There are four chambers to the heart, two major passageways, and ventricles and countless veins and some arteries. There are a couple of tendons that are so strong and crucial that they lift the entire of that lump of muscle. And drop it too.
There is a brazen self-satisfaction in conquest. As any mountain climber who scales slopes and sees the world from a rare perspective knows, it is a perilous journey. Once you have surmounted your love, and planted your flag, you declare your dominion over this heart.
There in the Nangarhar province of Eastern Afghanistan lies the White Mountain. 50 km to the West is the Khyber Pass: a place of resistance against all invading forces. The Soviets in the 80s. The Americans and their bedfellows in the 00s. It is limestone and has a deluxe range of naturally formed homely caves on offer with spacious kitchens. Although, I have been informed it can get a bit on the dark side.

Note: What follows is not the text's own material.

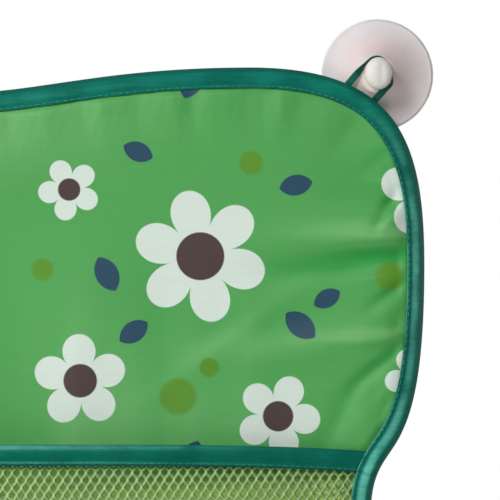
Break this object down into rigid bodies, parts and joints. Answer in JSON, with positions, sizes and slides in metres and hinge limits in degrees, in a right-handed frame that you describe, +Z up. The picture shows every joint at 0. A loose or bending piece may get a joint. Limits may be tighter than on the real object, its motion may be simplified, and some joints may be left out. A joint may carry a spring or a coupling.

And what about inside, the slumbering caverns and chambers and caves. Who knows what you would find. What resistance, eking out a lean existence, waiting for an opportune moment to blow.
Reduce to fine particles.
Defeat utterly.
The shutter released and I knew the image was one that revealed defeat utterly. The limbs entwined and languid, exhausted from the battles of love and hate. There are dunes that appear as monumental as mountains. To have come back and stood on the precipice, my eyes cast on the horizon I knew so well. Reduced to fine particles of black dust. A dune. Unstable, the direction of the wind – the whim of it – deciding the shape of the horizon. I encounter you, but I am yet to meet the same person twice.